Integrating different types of data is an effective way to improve prognostic prediction. In this study, the model integrating clinicopathologic variables, gene expression, and mutation achieved the best performance in multiple evaluation metrics. Our conclusions were consistent with previous studies. For example, Chen et al. [13] integrated two micro-RNAs, two mRNAs, and two DNA methylation sites as prognostic factors associated with OS, and they achieved a more significant risk stratification within pathologically defined subgroups. Song et.al showed that, by integrating genetic mutations and expression profiles with clinicopathologic variables, the prediction of both OS and RFS showed the highest cross-validation accuracy among all the models in the TCGA-LUAD data [15]. Besides, Dong et al. [14] found that by adding DNA methylation and gene expression biomarkers to a model using only clinical data as the input, the AUCs improved by 18.3% and 16.4% in discovery and validation phases for early-stage LUAD patients, respectively. We extended some of these studies by introducing more types of input data integrations and stricter evaluation criteria. The resultant model not only showed improved prediction for EFS on the testing dataset, but also demonstrated its significance as a predictor for RFS under a bias-corrected competing risks modeling framework.

Our study also suggested new therapeutic opportunities for the higher-risk patients. For example, we discovered that the exhaustion of innate immunity components was correlated with prognostic risk. The natural killer cells are lymphocytes that can recognize transformed cells via surface receptor interaction. It has been shown in a recent publication [38] that the activation of natural killer cells promotes the efficacy of LUAD immunotherapy in mouse model by enhancing the adaptive immune responses. The abundance of mast cells was shown to be positively correlated with the survival of early-stage LUAD patients, and mast cells-related gene signatures can be used for predicting survival probabilities [39]. Moreover, it has been reported that the interaction between mast cells and natural killer cells is critical for anti-viral defense [40]. Whether there exist similar interactions important for anti-LUAD effect warrants experimental investigations.

Our proposed score included the expression profile of 13 genes and somatic mutation profile of 10 genes. We recognized that this is a relatively large panel of testing which involves both expression and mutation measurements. However, there already exists multi-panel testing technologies that can be readily translated for the score. For example, a 21-gene expression panel (Oncotype DX) based on qRT-PCR platform has already been made for clinical use to inform breast cancer treatment [41]. For mutational testing, a 324 gene panel (FoundationOne CDx )[42] based on next-generation sequencing (NGS) platform was approved for clinical genetic testing by FDA recently. We thus think the score has potential to be cost-effective with these multi-panel testing technologies.

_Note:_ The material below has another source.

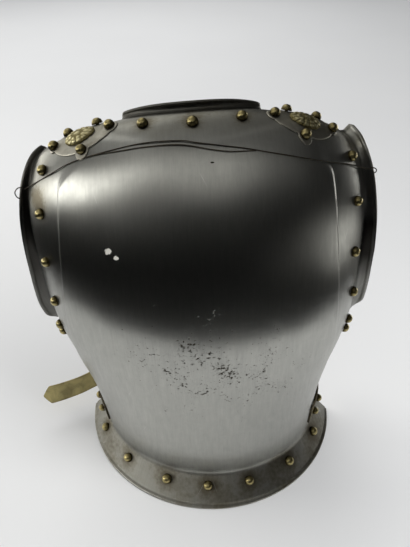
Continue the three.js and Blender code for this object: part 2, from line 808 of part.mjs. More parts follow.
function ribbonGeometry(stations, side) {
  const points = [];
  const faces = [];
  for (const { middle, wide, thick, width } of stations) {
    for (const [w, t] of [[-1, -1], [1, -1], [1, 1], [-1, 1]]) {
      const corner = middle.clone().addScaledVector(wide, w * width / 2);
      points.push(corner.addScaledVector(thick, t * BELT.thickness / 2));
    }
  }
  for (let n = 0; n < stations.length - 1; n += 1) {
    for (let c = 0; c < 4; c += 1) {
      const [a, b] = [4 * n + c, 4 * n + (c + 1) % 4];
      faces.push([a, b, b + 4], [a, b + 4, a + 4]);
    }
  }
  const last = 4 * (stations.length - 1);
  faces.push([2, 1, 0], [3, 2, 0], [last, last + 1, last + 2], [last, last + 2, last + 3]);
  if (side < 0) faces.forEach((face) => face.reverse());
  return bodyFrom(points, faces);
}

const beltRivetPlaces = (side) => BELT_RIVET_ANGLES.map((angle) => frameAt(BELT.v, side * angle));

function tongueGeometry() {
  const stations = strapStations(
    -1,
    TONGUE_ROUTE,
    TONGUE_STATIONS,
    TONGUE_TIP_WIDTH,
    TONGUE_ROLL,
  );
  const tools = beltRivetPlaces(-1).map((place) => holeTool(place, HOLE_RADIUS));
  return cut(ribbonGeometry(stations, -1), tools);
}

function buckleStrapGeometry() {
  const tools = beltRivetPlaces(1).map((place) => holeTool(place, HOLE_RADIUS));
  const slot = new THREE.BoxGeometry(PRONG_SLOT.x, PRONG_SLOT.y, PRONG_SLOT.z);
  tools.push(slot.translate(BUCKLE.x + PRONG_SLOT.ahead, BUCKLE.barY + PRONG_SLOT.beyond, BUCKLE.z));
  const stations = strapStations(1, STRAP_ROUTE, STRAP_STATIONS, BELT.width);
  return cut(ribbonGeometry(stations, 1), tools);
}

function buckleGeometry() {
  const { halfWidth, length, bar, outerCorner, innerCorner, prong } = BUCKLE;
  const eye = { width: length - 2 * bar, height: 2 * (halfWidth - bar) };
  const frame = roundedRectangle(-bar / 2, -halfWidth, length, 2 * halfWidth, outerCorner);
  frame.holes.push(roundedRectangle(bar / 2, bar - halfWidth, eye.width, eye.height, innerCorner));
  const curveSegments = BUCKLE.cornerSegments;
  const body = new THREE.ExtrudeGeometry(frame, { depth: bar, bevelEnabled: false, curveSegments });
  const upright = new THREE.Matrix4().makeBasis(
    new THREE.Vector3(0, 1, 0),
    new THREE.Vector3(0, 0, 1),
    new THREE.Vector3(1, 0, 0),
  );
  upright.setPosition(BUCKLE.x - bar / 2, BUCKLE.barY, BUCKLE.z);
  body.applyMatrix4(upright);
  const reach = length - bar / 2;
  const rise = bar / 2 + PRONG_SEAT * prong;
  const pin = new THREE.CylinderGeometry(prong, prong, reach, BUCKLE.prongSides);
  pin.rotateZ(-Math.atan2(rise, reach));
  pin.translate(BUCKLE.x + rise / 2, BUCKLE.barY + reach / 2 - BUCKLE.prongSink, BUCKLE.z);
  return join(body, pin);
}

function roundedRectangle(x, y, width, height, radius) {
  const shape = new THREE.Shape();
  shape.moveTo(x + radius, y);
  shape.lineTo(x + width - radius, y);
  shape.quadraticCurveTo(x + width, y, x + width, y + radius);
  shape.lineTo(x + width, y + height - radius);
  shape.quadraticCurveTo(x + width, y + height, x + width - radius, y + height);
  shape.lineTo(x + radius, y + height);
  shape.quadraticCurveTo(x, y + height, x, y + height - radius);
  shape.lineTo(x, y + radius);
  shape.quadraticCurveTo(x, y, x + radius, y);
  return shape;
}

// ---- hanging wire ----

// Steps follow the route's points, which stand close together round the hooks.
class WireRoute extends THREE.CatmullRomCurve3 {
  getUtoTmapping(u) {
    return u;
  }
}

// Points over the rim of an armhole flange and down behind it, from the plate outwards.
function hookRoute(side) {
  const row = { v: WIRE.hook };
  const edge = armEdgeFrame(row, side);
  const flange = armFlange(row, side);
  const [middle, rim] = flangePoints(edge.point, edge.off, edge.normal, flange);
  const out = rim.clone().sub(middle).normalize();
  const face = edge.normal.clone().multiplyScalar(Math.cos(flange.turn));
  face.addScaledVector(edge.off, -Math.sin(flange.turn));
  const clear = WIRE.radius + WIRE.clearance;
  const at = (along, above) => rim.clone().addScaledVector(out, along).addScaledVector(face, above);
  const front = ARM_BEAD - SHEET / 2 + clear;
  const back = -ARM_BEAD - SHEET / 2 - clear;
  const far = 2 * ARM_BEAD;
  return [
    at(-ARM_BEAD / 2, front + WIRE.cornering / 3),
    at(ARM_BEAD, front),
    at(far + clear / 4, front - WIRE.cornering),
    at(far + clear, -SHEET / 2),
    at(far + clear / 4, back + WIRE.cornering),
    at(ARM_BEAD, back),
    at(-ARM_BEAD / 2, back - WIRE.cornering / 3),
  ];
}

function wireGeometry(points) {
  const circle = [];
  for (let n = 0; n < WIRE.sides; n += 1) {
    const turn = 2 * Math.PI * n / WIRE.sides;
    circle.push(new THREE.Vector2(WIRE.radius * Math.cos(turn), WIRE.radius * Math.sin(turn)));
  }
  const extrudePath = new WireRoute(points);
  const steps = WIRE.stepsPerPoint * (points.length - 1);
  return new THREE.ExtrudeGeometry(new THREE.Shape(circle), { steps, extrudePath, bevelEnabled: false });
}

function laidWire(route) {
  return route.map(({ v, angle }) => {
    const { point, normal } = frameAt(v, angle);
    return point.addScaledVector(normal, WIRE.lift);
  });
}

// ---- the whole ----

function armRivetPlaces(side) {
  return ARM_RIVETS.map((row) => frameAt(row.v, side * row[sideName(side)]));
}

function plateGeometry() {
  const blank = thicken(sheetFace(), SHEET, BEAD_STEPS);
  blank.computeBoundingBox();
  const trim = new THREE.BoxGeometry(TRIM_BLOCK.width, TRIM_BLOCK.width, TRIM_BLOCK.height);
  trim.translate(0, 0, blank.boundingBox.min.z + FOOT_TRIM - TRIM_BLOCK.height / 2);
  const riveted = [
    ...NECK_RIVETS.map(({ v, angle }) => frameAt(v, angle)),
    ...SKIRT_RIVET_ANGLES.map((angle) => skirtFrame(SKIRT_RIVET_DOWN, angle)),
  ];
  for (const side of [-1, 1]) {
    riveted.push(...armRivetPlaces(side), ...beltRivetPlaces(side), patchPlace(side, 0, 0));
    riveted.push(...PATCH_RIVETS.map(({ across, up }) => patchPlace(side, across, up)));
  }
  const tools = riveted.map((place) => holeTool(place, HOLE_RADIUS));
  for (const side of [-1, 1]) {
    const place = skirtFrame(SKIRT_HOLE.down, side * SKIRT_HOLE.angle);
    const tool = new THREE.CylinderGeometry(SKIRT_HOLE.halfWidth, SKIRT_HOLE.halfWidth, 12, 8);
    tool.scale(1, 1, SKIRT_HOLE.halfLength / SKIRT_HOLE.halfWidth);
    tools.push(seated(tool, place));
  }
  return cut(blank, [...tools, trim]);
}

const cuirass = new THREE.Group();

function addPiece(name, geometry, material) {
  const mesh = new THREE.Mesh(geometry, material);
  mesh.name = name;
  cuirass.add(mesh);
  return mesh;
}

function addRivets(name, places, packing) {
  places.forEach((place, n) => {
    seat(addPiece(`${name}_${n + 1}`, rivetGeometry(packing), brass()), place, packing);
  });
}

addPiece('back_plate', plateGeometry(), steel());
addRivets('rivet_neck', NECK_RIVETS.map(({ v, angle }) => frameAt(v, angle)), 0);
addRivets('rivet_skirt', SKIRT_RIVET_ANGLES.map((angle) => skirtFrame(SKIRT_RIVET_DOWN, angle)), 0);
for (const side of [-1, 1]) {
  const name = sideName(side);
  addRivets(`rivet_arm_${name}`, armRivetPlaces(side), 0);
  addPiece(`shoulder_patch_${name}`, patchGeometry(side), darkSteel());
  const lobes = PATCH_RIVETS.map(({ across, up }) => patchPlace(side, across, up));
  addRivets(`rivet_patch_${name}`, lobes, PATCH.lift + PATCH.thickness);
  addPiece(`rosette_${name}`, rosetteGeometry(side), brass());
  addRivets(`strap_rivet_${name}`, beltRivetPlaces(side), BELT.lift + BELT.thickness);
}
addPiece('belt_tongue', tongueGeometry(), leather());
addPiece('buckle_strap', buckleStrapGeometry(), leather());
addPiece('buckle', buckleGeometry(), brass());
const upperWire = [...hookRoute(-1).reverse(), ...laidWire(WIRE_UPPER), ...hookRoute(1)];
addPiece('wire_upper', wireGeometry(upperWire), iron());
addPiece('wire_lower', wireGeometry(laidWire(WIRE_LOWER)), iron());

// The origin is the middle of the whole piece's outline, on the surface that it stands on.
const outlineBox = new THREE.Box3().setFromObject(cuirass);
const middleOf = outlineBox.getCenter(new THREE.Vector3());
cuirass.position.set(-middleOf.x, -middleOf.y, -outlineBox.min.z);

export default cuirass;
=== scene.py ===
# %% [markdown]
# # The back plate of a cavalry cuirass, dressed for a studio picture
#
# A cuirass is two steel shells, one for the chest and one for the back. This file dresses the back
# shell. It was forged from one sheet, raised a little inside a border band, and its edges were
# turned outwards round the arms and the neck. Brass rivets, a scalloped patch on each shoulder
# with an embossed rosette, a stump of the waist belt, a buckle and a length of iron wire finish it.
#
# Each step below has a few words for a reader who is learning Blender, and then short cells that
# build one piece or one finish and print what they made. Sizes are written in millimetres, as a
# maker would, and turned into metres once, where a mesh is built.

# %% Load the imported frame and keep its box
import json
import math

import bpy
import numpy as np
from mathutils import Matrix, Vector

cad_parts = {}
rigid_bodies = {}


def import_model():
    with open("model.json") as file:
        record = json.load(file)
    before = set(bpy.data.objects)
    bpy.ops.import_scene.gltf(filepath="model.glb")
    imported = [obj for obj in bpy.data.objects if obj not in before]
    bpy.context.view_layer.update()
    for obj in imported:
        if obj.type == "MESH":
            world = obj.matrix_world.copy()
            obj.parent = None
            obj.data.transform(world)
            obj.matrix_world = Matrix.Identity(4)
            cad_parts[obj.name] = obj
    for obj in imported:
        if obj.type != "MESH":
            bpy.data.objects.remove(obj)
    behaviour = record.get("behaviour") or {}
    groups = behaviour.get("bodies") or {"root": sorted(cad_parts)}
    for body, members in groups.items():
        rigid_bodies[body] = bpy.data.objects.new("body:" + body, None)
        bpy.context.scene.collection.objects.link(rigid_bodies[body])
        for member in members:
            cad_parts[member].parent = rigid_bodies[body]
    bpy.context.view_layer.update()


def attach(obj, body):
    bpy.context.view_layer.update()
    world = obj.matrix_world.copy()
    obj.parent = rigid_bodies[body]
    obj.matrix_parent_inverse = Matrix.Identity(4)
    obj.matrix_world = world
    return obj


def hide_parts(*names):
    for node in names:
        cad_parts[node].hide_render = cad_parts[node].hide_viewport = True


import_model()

# %% [markdown]
# ## The camera
#
# A camera is set first, because everything after it is judged through it. The lens is a normal
# one of 45 mm, and it looks down at the plate's back from about 0.7 m above the table. Its
# direction is given by its own axes, so no angle has to be guessed from a rotation.

# %% Camera
CAMERA_AT = Vector((0.02657, -0.60860, 0.68262))
CAMERA_RIGHT = Vector((0.99961, 0.02751, 0.00441))
CAMERA_UP = Vector((-0.01920, 0.56520, 0.82473))
LENS_MM = 44.94


def camera_matrix(place, right, up):
    """Where a camera stands and how it is turned; it looks along its own -Z, with +Y up."""
    back = right.cross(up).normalized()
    up = back.cross(right).normalized()
    turn = Matrix((right.normalized(), up, back)).transposed().to_4x4()
    return Matrix.Translation(place) @ turn


scene = bpy.context.scene
camera = bpy.data.objects.new("camera", bpy.data.cameras.new("camera"))
camera.data.lens = LENS_MM
camera.data.sensor_width = 36
camera.data.clip_start = 0.01
camera.data.clip_end = 50
camera.matrix_world = camera_matrix(CAMERA_AT, CAMERA_RIGHT, CAMERA_UP)
scene.collection.objects.link(camera)
scene.camera = camera
print("camera at", tuple(round(x, 3) for x in camera.location), "lens", LENS_MM, "mm")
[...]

Our study has limitations. First, the combinatorial models developed in this study were based on features already selected by models based on individual type of input data, using the same training dataset. This introduced more overfitting and could possibly cause the failure of selecting truly important combinatorial models. Second, the feature pre-selection method remains to be improved. We performed univariate Cox analysis to pre-select important features, and this method only provided a slight improvement for models based on single-type variables. Third, the EFS outcome we defined in this study included death from any causes. We recognized that including death not related to lung cancer could bias EFS estimates, but such detail information was not available from TCGA clinical dataset. We mitigated this by further evaluating the score on RFS analysis. Fourth, all analyses were performed on TCGA-LUAD dataset. More external validations should be made before considering clinical translation of the score.

Conclusions

In summary, our study proposed a novel prognostic risk score integrating clinicopathologic variables, gene expression, and mutation data for LUAD. The score was useful for both EFS and RFS analyses.